The other kind of supply is finding a better way to get the same result. This is, in fact, the real supply side thinking: find a substitution, a more efficient way of doing things, or a way of regulating out inefficient use caused by market anomolies. A 1 mpg increase in Cafe would get more oil than all of ANWR. Making "passenger trucks" part of CAFE would get more oil than the insurgency there is costing us. And so on.
So today's action is a small postage stamp picture of the big problem. Today isn't a crash, nor even the beginning of the crash - but it is a clear warning that the micro-economic allocation pursued by the Republicans is not effective, and that the meso-economic expectations they have generated in housing is leading people to gut the rest of the economy so they can continue speculating on real estate - and burning gasoline to do it. In fact, as we move to the twilight of this housing boom, gasoline consumption will go up, as people race around to whack up even more houses while there is still time. It's the redneck dot com bubble.
And it has kicked into where internet stocks were in 1999 - that last big run before the end.
So in short, by squeezing wages, that squeezes everybody who makes things. That means less reason to invest, and that means more money piling up looking for a place to go. It goes into the mortgage market, which keeps rates low. That sells more houses, which mean that people burn more gasolien to build them and to commute to them. This pushes more money into commodities and takes it out of stocks. Which means less reason for other people to stay in stocks. A nasty bit of work that is.
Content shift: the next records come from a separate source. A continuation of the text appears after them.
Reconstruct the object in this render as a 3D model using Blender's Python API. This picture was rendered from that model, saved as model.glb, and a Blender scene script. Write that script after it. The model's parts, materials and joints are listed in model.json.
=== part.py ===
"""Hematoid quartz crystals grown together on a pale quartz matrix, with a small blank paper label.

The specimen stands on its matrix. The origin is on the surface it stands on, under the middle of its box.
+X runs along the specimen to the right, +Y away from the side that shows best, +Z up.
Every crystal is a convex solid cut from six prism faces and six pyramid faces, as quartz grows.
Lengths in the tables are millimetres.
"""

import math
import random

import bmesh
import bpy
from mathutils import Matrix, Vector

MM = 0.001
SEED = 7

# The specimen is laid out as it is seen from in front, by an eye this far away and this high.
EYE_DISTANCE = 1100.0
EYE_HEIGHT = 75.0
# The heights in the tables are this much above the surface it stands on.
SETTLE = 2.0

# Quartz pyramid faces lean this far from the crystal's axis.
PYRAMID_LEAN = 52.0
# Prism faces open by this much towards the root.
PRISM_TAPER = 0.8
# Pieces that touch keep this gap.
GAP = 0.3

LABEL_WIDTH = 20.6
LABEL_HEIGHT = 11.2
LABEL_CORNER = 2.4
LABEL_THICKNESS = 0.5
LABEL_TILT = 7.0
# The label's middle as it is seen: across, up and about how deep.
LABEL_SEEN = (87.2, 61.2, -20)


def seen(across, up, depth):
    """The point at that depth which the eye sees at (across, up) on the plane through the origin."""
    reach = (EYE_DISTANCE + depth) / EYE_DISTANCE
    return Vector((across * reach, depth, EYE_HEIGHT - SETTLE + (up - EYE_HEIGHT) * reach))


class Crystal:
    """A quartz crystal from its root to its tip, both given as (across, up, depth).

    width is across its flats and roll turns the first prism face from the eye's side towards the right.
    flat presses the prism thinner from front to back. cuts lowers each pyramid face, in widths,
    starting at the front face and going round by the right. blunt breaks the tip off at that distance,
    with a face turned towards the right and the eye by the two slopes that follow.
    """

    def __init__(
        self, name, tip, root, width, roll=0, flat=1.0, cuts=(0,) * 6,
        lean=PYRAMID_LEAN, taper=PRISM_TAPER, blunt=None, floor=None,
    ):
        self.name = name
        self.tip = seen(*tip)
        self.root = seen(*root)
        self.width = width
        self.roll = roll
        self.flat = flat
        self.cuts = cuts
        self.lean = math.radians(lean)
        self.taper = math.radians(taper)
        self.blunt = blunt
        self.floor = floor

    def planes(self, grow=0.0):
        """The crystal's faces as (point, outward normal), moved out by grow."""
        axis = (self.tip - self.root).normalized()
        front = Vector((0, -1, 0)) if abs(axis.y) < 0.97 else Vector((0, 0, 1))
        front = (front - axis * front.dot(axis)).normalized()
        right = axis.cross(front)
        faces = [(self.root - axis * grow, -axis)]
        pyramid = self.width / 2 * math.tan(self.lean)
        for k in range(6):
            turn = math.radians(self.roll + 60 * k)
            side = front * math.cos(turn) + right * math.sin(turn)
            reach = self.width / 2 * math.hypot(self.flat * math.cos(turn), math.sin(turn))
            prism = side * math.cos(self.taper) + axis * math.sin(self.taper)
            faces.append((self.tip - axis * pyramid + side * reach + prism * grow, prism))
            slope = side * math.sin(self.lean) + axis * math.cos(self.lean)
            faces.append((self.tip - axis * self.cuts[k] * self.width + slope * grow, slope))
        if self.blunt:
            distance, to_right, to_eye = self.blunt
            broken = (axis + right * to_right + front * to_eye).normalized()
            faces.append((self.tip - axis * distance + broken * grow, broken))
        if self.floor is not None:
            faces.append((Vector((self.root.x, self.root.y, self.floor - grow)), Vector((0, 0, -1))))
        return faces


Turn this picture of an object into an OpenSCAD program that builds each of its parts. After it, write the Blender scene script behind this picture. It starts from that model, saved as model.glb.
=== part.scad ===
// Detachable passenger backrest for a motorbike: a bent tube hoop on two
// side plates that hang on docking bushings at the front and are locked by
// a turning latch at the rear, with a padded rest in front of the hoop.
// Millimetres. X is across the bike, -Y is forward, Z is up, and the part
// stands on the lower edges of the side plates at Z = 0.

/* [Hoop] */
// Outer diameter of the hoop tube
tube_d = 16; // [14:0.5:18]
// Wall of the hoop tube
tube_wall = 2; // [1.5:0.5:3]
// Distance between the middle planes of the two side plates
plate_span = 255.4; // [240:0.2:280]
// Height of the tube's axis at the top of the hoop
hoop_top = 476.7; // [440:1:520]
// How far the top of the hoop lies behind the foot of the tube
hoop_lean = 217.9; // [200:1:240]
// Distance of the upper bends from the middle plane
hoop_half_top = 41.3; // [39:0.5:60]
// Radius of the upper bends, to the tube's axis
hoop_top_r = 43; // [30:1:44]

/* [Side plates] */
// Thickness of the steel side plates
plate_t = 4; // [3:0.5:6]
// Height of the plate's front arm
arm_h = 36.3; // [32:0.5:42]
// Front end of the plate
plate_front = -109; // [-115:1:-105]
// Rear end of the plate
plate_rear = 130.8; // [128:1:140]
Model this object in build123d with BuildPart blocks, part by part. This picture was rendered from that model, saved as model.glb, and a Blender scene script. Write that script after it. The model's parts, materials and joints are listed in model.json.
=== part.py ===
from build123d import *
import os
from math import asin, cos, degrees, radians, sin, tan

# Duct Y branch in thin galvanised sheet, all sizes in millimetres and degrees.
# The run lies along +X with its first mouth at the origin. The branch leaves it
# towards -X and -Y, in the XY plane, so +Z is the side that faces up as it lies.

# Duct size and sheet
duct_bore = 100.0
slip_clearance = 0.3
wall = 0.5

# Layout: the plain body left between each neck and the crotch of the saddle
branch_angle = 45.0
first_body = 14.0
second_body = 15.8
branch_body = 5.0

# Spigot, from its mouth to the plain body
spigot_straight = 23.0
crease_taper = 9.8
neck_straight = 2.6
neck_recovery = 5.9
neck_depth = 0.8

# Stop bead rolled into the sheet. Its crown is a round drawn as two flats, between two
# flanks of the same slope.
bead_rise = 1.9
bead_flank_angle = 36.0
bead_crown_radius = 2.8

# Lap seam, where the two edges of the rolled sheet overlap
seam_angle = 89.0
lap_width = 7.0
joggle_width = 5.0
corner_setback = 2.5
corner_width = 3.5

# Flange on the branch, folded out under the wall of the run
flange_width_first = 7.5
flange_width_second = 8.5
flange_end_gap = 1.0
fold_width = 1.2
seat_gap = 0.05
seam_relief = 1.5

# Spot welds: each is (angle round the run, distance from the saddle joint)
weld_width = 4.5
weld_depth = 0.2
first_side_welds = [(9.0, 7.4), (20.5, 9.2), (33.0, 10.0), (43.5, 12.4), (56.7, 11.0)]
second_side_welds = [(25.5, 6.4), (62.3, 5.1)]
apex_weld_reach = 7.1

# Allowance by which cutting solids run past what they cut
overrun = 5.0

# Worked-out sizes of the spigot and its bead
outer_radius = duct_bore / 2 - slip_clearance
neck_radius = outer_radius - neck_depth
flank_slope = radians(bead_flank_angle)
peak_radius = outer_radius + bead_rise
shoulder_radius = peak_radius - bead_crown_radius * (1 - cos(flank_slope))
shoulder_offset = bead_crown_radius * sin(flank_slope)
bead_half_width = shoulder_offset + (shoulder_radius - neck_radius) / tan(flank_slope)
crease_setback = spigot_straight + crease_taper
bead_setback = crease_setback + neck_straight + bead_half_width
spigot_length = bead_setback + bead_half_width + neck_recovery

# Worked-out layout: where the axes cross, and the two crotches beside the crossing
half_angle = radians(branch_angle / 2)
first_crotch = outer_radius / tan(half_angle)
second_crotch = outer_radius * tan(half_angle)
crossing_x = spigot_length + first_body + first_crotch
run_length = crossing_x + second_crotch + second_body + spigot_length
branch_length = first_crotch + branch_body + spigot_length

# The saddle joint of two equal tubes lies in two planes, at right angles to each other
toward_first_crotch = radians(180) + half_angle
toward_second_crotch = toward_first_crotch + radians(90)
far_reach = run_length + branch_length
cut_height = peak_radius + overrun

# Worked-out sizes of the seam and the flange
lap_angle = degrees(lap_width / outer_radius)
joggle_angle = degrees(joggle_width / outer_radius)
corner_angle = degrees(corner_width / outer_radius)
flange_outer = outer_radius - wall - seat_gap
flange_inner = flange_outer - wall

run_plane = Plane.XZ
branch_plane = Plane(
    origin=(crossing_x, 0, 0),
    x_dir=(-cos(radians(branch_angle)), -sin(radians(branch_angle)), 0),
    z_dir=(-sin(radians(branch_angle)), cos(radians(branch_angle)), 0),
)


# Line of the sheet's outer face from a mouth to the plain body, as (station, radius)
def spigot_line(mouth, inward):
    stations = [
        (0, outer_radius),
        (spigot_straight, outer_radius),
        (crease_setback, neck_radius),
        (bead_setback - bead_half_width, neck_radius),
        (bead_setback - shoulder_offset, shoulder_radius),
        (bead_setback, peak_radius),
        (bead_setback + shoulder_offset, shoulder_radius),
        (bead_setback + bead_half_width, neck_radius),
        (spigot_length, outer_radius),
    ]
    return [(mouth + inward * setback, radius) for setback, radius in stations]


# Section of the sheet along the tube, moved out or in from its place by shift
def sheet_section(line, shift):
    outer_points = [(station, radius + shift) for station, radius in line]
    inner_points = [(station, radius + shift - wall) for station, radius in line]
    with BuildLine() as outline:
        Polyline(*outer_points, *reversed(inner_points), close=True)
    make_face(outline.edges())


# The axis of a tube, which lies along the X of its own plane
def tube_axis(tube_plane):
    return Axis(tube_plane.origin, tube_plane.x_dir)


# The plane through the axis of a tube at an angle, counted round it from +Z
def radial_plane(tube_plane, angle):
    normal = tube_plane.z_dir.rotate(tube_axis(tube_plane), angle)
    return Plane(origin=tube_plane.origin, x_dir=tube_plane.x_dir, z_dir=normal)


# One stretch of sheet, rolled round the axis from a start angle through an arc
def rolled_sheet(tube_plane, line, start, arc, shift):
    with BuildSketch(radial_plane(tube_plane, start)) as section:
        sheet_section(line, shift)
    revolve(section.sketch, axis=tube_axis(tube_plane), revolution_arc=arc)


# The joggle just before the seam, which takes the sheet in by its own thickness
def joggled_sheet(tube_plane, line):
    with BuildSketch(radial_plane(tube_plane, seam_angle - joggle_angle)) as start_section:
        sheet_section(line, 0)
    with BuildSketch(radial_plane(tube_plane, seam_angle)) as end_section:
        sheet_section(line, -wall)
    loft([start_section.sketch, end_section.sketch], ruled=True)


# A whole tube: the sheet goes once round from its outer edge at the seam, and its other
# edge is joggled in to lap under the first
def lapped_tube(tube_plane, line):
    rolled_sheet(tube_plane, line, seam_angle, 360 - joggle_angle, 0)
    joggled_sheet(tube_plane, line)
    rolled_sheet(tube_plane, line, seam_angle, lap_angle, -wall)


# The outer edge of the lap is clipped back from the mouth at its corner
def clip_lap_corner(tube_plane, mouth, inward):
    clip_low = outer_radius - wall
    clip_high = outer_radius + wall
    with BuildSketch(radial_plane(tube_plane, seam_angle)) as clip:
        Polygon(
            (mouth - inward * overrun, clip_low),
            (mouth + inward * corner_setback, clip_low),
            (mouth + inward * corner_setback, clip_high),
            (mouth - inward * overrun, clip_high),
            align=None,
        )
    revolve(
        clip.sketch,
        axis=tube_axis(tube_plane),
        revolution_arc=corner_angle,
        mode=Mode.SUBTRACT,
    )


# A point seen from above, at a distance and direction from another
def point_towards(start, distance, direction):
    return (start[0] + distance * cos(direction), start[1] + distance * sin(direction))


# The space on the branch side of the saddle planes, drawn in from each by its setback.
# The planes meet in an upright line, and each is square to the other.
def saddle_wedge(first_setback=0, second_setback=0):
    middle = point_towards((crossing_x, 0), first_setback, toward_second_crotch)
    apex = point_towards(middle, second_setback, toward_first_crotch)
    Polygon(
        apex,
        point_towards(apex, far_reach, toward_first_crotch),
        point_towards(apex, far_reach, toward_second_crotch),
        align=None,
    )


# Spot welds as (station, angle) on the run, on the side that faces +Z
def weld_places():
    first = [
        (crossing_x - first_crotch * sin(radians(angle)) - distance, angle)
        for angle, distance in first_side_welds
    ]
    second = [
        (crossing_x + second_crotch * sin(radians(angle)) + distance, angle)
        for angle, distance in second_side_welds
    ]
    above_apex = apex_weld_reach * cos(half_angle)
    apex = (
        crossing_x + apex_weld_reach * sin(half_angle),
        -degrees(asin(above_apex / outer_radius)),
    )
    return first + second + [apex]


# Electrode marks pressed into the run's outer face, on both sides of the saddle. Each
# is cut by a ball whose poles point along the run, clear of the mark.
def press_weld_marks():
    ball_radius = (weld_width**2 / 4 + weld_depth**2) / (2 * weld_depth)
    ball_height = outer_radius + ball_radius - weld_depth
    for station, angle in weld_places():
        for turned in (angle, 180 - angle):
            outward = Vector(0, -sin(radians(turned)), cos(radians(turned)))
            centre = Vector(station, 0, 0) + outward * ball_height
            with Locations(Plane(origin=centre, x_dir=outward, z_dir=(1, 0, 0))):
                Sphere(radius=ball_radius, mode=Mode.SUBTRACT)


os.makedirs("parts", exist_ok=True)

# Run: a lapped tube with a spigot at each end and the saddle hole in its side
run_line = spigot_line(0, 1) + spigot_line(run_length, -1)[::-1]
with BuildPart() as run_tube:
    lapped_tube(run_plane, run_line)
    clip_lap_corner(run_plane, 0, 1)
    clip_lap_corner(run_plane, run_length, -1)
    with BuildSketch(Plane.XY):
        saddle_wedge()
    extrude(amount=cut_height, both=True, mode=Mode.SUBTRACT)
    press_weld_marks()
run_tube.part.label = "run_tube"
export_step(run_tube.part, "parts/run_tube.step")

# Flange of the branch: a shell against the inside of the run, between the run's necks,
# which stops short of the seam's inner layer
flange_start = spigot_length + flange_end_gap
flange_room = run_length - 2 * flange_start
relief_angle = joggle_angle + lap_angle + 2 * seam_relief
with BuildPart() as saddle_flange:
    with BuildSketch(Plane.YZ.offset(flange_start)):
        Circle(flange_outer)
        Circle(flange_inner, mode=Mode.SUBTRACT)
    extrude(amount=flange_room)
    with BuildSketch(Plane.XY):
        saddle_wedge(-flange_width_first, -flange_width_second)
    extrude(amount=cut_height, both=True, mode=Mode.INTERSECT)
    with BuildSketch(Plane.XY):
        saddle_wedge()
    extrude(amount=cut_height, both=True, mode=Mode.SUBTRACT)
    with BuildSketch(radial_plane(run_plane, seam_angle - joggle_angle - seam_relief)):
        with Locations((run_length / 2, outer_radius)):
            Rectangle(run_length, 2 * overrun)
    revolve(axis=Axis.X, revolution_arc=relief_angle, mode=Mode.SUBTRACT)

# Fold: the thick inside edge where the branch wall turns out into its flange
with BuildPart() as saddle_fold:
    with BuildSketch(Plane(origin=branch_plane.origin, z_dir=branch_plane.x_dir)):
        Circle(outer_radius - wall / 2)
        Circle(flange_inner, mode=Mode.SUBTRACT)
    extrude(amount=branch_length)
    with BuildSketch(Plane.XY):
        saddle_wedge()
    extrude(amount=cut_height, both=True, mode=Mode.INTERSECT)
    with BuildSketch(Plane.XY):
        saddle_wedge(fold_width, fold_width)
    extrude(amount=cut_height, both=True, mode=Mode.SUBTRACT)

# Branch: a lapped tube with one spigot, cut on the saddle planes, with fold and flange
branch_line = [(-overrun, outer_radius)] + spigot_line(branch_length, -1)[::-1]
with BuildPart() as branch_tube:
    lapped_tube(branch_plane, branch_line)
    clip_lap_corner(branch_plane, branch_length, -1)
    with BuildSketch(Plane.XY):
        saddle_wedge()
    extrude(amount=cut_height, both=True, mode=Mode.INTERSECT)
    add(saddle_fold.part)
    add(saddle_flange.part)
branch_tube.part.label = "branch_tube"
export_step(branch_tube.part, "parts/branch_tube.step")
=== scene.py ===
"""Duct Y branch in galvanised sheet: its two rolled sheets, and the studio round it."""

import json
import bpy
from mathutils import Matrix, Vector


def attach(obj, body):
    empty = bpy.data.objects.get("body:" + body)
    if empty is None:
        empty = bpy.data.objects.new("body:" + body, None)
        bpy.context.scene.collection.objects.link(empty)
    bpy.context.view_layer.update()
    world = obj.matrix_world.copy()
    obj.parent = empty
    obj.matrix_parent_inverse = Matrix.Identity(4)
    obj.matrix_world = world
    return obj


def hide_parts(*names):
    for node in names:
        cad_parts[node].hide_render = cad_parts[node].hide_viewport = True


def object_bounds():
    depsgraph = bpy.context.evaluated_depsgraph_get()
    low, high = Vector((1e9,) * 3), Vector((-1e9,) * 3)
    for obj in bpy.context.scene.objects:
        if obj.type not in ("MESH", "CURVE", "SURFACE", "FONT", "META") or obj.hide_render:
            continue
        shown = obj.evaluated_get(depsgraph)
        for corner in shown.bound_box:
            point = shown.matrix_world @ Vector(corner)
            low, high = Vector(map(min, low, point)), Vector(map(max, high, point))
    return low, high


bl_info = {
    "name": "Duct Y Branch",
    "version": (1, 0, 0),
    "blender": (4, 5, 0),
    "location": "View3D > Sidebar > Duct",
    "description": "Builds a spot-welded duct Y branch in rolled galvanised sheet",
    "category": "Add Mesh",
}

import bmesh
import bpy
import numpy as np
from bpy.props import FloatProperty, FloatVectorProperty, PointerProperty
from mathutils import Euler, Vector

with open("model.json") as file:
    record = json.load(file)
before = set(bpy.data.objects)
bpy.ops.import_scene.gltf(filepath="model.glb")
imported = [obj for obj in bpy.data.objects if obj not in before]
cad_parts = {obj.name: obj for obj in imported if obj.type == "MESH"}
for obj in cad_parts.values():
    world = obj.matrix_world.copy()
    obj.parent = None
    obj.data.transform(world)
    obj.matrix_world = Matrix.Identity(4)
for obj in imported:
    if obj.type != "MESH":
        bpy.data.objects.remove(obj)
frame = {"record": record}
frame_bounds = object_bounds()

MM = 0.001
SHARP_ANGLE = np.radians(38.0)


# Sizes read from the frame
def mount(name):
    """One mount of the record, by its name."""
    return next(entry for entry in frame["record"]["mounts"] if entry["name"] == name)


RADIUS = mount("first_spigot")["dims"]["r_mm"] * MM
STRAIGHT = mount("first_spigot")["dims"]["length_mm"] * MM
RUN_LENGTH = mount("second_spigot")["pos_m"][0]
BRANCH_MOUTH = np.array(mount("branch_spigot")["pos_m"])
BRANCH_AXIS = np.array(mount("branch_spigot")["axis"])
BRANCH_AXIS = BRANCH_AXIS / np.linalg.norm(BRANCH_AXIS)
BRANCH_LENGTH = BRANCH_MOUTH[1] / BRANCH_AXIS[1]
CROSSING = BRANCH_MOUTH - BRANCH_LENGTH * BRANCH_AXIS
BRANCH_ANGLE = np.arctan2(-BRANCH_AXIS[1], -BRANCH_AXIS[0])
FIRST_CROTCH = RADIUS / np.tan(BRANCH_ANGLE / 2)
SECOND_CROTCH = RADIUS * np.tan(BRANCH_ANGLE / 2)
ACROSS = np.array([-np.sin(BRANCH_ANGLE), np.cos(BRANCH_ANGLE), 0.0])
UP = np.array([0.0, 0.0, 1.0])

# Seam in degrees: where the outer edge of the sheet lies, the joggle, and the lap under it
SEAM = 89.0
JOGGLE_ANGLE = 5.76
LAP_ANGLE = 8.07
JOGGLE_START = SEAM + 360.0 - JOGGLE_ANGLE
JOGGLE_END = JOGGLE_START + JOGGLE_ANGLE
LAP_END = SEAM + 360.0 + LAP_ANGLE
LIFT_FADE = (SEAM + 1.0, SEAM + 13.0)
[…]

Until real wages start climbing again, and the US goes to real supply side thinking - creating new products and better ways of doing things - the demand side problems with oil and money are going to simply make any interest rate moves worse. Alan Greenspan has helped make this bed, but at this point, he has very little control over what happens. He can only raise rates, and hopes the next quarter point does what the last 8 have not.